* **What to produce**:
Check each line for the string "part" and give only the count of lines that have it.
# # # # #
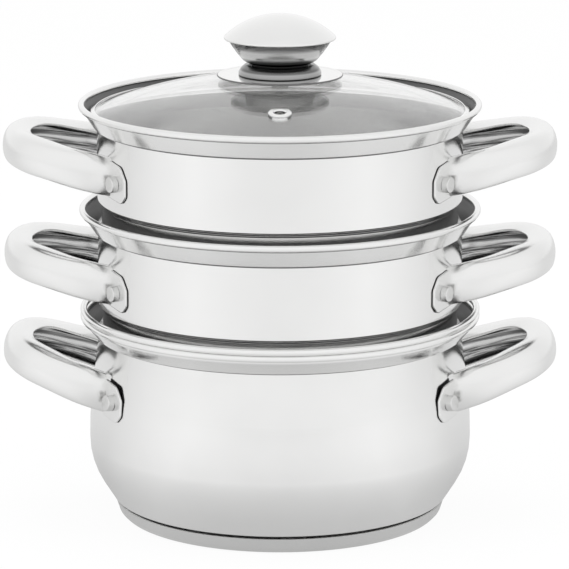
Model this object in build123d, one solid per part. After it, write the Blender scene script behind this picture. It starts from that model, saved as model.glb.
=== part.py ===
from build123d import *
from math import asin, atan, cos, degrees, radians, sin, sqrt, tan
import os

# Three-tier steamer pot: a belly pot, two stacking steamer baskets and a domed glass lid.
# Millimetres and degrees. The origin is under the middle of the base, +Z is up,
# the handles lie along X and the lid's vent faces -Y.

# Sheet, fits and clearances
wall_sheet = 0.7
fit_gap = 0.05
cut_overrun = 1.0

# Walls shared by the pot and the baskets
wall_radius = 101.3
ledge_width = 1.6
ledge_round = 0.9
flare_width = 8.2
flare_round = 3.0
bead_radius = 1.8
bead_offset = 0.2

# Pot
pot_ledge_height = 104.0
pot_rim_height = 14.8
pot_rim_wall = 6.0
belly_swell = 5.5
belly_low_share = 0.302
belly_high_share = 0.582
belly_low_round_share = 0.98
belly_high_round_share = 0.48
floor_height = 6.8
floor_slope_width = 9.1
floor_round = 8.0
seam_rise = 3.8
seam_inset = 13.2
seam_round = 2.5

# Layered base under the pot's floor
base_cap_inset = 0.8
base_cap_drop = 1.4
base_cap_sheet = 0.8
base_foot_inset = 2.2
base_foot_rise = 2.6
base_foot_round = 2.4
base_cap_round = 2.0
core_inset = 9.8

# Steamer basket, measured from the ledge that it hangs on
tier_pitch = 58.6
basket_rim_height = 12.6
basket_depth = 13.0
neck_inset = 2.3
neck_round = 1.6
stop_overlap = 0.4
stop_height = 3.0
stop_round = 0.95
shoulder_height = 17.0
shoulder_rise = 1.9
basket_floor_round = 5.0
hole_radius = 2.6
hole_pitch = 13.5
first_ring_holes = 6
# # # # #
* **Finished answer**:
2